- _EXERCISE TASK_:
Repeat only the lines running from the beginning of the material through the line that contains "toe_end = 217.0".

|---|

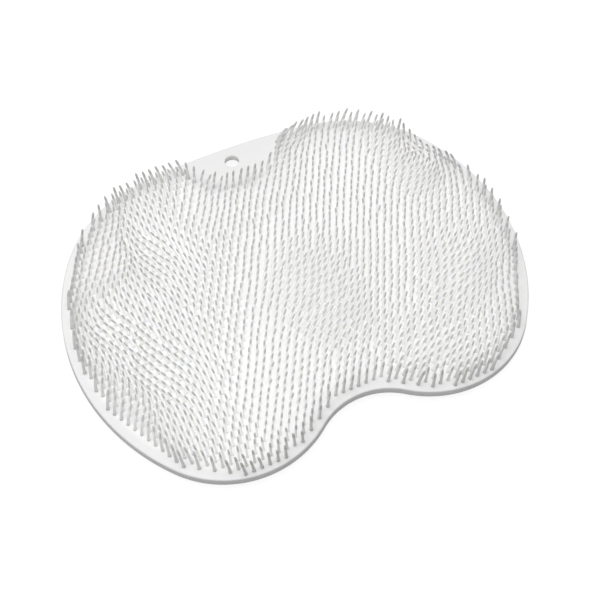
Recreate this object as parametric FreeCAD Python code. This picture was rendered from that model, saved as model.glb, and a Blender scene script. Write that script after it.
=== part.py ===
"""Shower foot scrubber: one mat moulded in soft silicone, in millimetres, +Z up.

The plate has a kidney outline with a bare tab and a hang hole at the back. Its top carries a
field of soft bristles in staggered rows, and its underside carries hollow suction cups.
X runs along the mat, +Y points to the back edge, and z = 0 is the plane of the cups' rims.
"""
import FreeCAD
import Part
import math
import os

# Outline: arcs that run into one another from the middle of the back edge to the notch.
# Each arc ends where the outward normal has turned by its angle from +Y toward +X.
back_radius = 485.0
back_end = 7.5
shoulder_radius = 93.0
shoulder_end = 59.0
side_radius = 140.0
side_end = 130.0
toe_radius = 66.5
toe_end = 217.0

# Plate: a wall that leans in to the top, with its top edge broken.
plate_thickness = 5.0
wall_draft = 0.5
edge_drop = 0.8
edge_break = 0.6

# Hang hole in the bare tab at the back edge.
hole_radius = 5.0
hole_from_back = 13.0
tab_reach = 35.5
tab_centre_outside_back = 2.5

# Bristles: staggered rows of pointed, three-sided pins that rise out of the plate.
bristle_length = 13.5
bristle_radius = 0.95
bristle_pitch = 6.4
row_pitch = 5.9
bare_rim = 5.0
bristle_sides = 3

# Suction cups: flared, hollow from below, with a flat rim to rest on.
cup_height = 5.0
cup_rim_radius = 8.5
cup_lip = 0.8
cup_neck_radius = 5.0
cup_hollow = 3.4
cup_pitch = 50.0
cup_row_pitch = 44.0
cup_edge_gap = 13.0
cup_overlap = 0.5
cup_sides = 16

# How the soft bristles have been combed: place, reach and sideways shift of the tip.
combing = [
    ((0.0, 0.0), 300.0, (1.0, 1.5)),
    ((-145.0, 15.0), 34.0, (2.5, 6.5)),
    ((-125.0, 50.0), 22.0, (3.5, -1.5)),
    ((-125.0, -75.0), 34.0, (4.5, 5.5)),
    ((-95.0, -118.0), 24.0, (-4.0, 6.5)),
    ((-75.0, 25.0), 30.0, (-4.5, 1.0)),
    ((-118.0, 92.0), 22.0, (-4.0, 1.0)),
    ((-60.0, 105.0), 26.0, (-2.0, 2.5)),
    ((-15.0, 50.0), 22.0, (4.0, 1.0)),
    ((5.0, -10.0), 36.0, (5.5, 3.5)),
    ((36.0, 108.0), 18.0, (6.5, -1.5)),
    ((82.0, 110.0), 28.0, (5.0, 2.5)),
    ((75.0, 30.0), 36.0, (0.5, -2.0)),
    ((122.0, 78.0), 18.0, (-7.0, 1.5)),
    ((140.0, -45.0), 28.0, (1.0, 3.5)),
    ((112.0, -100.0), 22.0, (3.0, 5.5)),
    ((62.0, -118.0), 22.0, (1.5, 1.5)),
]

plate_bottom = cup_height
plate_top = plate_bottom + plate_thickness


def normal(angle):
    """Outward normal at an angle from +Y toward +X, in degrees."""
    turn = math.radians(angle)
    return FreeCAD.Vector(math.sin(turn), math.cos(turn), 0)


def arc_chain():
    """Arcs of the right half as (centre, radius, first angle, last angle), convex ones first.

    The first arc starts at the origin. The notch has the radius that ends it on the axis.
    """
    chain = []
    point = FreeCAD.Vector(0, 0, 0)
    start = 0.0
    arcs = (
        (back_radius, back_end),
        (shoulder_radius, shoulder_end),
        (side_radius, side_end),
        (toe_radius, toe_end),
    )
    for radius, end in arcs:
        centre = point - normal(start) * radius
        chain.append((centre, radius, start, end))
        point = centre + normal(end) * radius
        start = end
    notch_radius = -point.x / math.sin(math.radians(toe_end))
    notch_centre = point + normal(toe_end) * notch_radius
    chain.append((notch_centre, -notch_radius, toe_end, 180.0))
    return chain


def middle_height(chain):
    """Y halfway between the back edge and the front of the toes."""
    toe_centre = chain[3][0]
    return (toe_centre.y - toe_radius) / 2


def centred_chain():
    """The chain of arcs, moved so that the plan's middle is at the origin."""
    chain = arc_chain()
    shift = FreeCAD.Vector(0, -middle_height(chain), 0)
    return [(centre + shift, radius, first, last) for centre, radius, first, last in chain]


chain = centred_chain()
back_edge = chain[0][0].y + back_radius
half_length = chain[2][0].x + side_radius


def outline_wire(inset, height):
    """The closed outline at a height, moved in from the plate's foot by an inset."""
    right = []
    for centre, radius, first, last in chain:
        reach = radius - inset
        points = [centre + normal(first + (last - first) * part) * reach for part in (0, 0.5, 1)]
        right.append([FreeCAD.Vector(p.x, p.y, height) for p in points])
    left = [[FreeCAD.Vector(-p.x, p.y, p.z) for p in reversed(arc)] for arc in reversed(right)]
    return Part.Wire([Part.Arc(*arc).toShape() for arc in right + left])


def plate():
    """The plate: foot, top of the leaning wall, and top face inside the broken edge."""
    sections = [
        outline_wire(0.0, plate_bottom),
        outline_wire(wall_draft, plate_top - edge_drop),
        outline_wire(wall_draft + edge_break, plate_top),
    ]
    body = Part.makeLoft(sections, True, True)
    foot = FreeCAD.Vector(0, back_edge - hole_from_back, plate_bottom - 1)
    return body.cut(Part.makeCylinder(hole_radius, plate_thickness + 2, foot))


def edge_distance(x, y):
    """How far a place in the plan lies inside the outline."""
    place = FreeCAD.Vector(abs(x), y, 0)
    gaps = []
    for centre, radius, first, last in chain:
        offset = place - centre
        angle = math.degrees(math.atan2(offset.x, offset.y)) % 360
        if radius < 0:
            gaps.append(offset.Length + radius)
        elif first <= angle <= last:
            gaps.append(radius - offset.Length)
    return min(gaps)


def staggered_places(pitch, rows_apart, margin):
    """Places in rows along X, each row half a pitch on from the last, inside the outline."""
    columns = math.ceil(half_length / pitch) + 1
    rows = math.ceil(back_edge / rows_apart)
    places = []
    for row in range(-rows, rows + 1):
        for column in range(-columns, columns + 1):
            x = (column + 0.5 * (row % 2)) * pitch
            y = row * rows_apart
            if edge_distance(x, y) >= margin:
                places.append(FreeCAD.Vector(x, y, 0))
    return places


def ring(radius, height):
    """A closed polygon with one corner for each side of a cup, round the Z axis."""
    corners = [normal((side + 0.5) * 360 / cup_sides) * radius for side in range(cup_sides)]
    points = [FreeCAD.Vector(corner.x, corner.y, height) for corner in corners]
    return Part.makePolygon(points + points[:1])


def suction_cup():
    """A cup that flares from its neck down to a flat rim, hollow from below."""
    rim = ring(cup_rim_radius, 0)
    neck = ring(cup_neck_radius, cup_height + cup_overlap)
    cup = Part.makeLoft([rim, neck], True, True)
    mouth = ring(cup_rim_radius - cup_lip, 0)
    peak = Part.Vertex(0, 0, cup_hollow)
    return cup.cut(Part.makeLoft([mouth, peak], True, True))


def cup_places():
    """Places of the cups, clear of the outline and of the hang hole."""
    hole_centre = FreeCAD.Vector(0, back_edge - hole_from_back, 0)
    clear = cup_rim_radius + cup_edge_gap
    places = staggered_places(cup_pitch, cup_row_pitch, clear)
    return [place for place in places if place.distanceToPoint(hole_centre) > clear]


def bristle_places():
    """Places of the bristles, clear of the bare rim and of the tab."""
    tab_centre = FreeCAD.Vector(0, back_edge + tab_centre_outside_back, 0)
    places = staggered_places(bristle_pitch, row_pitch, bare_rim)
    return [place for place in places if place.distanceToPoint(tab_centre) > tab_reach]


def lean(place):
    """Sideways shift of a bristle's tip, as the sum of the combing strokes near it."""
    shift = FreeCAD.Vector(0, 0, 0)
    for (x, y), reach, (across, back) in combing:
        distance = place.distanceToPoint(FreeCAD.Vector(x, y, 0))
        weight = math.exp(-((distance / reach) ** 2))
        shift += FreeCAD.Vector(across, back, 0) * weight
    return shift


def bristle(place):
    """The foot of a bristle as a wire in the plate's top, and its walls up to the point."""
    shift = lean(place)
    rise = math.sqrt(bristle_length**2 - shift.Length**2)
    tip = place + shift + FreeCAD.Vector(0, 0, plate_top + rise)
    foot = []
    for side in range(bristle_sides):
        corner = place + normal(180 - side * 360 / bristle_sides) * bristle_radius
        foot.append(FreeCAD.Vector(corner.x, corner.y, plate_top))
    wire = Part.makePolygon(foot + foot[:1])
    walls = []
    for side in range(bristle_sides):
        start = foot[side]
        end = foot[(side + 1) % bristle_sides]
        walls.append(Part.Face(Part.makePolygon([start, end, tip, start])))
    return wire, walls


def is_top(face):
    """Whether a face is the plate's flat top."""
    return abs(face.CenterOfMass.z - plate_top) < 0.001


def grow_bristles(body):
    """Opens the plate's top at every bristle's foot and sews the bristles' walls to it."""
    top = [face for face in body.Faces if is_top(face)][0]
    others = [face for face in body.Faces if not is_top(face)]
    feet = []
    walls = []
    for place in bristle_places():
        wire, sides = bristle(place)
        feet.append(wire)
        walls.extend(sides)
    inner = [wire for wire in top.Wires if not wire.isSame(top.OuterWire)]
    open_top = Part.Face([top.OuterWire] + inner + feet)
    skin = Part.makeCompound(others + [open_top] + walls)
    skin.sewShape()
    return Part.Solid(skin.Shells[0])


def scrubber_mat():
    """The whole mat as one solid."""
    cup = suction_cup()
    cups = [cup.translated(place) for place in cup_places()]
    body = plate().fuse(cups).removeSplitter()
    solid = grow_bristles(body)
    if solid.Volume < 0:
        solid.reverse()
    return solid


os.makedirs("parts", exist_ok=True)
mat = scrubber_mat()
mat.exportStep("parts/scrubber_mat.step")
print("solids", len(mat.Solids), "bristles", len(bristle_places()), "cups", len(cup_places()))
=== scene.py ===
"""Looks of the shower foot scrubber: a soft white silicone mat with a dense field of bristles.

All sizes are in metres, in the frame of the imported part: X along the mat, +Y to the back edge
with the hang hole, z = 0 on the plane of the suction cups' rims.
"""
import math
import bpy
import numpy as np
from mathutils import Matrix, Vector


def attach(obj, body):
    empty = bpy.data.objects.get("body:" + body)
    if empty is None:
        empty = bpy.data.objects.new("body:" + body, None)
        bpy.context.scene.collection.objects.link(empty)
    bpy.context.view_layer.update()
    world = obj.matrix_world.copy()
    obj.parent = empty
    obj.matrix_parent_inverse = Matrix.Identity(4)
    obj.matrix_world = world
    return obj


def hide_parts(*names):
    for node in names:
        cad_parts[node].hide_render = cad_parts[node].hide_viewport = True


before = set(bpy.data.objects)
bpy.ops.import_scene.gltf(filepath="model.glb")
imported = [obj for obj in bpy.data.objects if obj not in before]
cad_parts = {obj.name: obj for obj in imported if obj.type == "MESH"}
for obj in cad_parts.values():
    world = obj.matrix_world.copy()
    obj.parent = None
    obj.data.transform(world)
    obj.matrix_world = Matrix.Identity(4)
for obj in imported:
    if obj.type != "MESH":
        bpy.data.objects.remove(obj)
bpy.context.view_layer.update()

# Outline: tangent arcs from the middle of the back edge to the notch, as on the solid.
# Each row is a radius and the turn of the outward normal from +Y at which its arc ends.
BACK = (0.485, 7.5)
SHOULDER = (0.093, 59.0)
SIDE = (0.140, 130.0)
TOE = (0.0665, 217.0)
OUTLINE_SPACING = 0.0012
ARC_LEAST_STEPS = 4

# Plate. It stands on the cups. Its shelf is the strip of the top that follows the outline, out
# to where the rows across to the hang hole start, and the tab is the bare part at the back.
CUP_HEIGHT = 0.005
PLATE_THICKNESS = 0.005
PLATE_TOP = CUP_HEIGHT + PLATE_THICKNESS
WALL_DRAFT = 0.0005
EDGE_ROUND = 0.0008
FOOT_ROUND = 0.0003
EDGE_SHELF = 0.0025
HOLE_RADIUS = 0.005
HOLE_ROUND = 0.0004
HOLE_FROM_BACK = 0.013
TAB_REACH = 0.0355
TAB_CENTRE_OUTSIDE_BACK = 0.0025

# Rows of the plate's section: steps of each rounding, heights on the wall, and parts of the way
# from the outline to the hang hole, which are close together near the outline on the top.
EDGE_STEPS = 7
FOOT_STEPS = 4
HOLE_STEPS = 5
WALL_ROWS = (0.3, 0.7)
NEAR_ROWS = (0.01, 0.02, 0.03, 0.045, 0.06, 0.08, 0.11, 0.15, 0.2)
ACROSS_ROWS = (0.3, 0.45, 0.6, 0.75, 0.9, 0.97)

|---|

- _RESULT OF THE EXERCISE_:
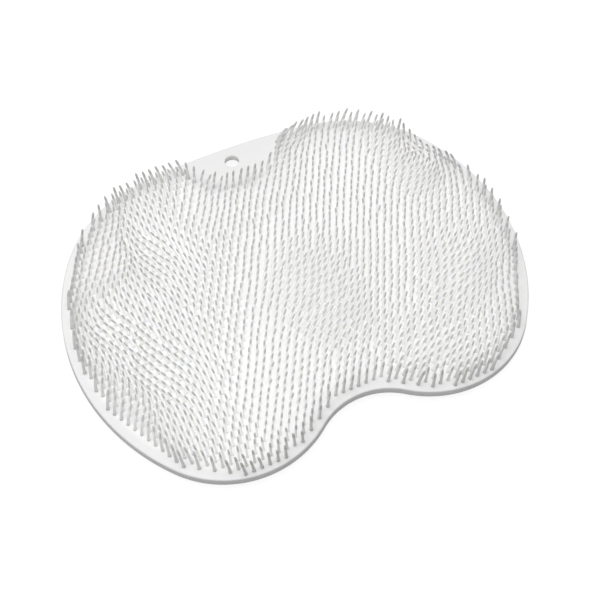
Recreate this object as parametric FreeCAD Python code. This picture was rendered from that model, saved as model.glb, and a Blender scene script. Write that script after it.
=== part.py ===
"""Shower foot scrubber: one mat moulded in soft silicone, in millimetres, +Z up.

The plate has a kidney outline with a bare tab and a hang hole at the back. Its top carries a
field of soft bristles in staggered rows, and its underside carries hollow suction cups.
X runs along the mat, +Y points to the back edge, and z = 0 is the plane of the cups' rims.
"""
import FreeCAD
import Part
import math
import os

# Outline: arcs that run into one another from the middle of the back edge to the notch.
# Each arc ends where the outward normal has turned by its angle from +Y toward +X.
back_radius = 485.0
back_end = 7.5
shoulder_radius = 93.0
shoulder_end = 59.0
side_radius = 140.0
side_end = 130.0
toe_radius = 66.5
toe_end = 217.0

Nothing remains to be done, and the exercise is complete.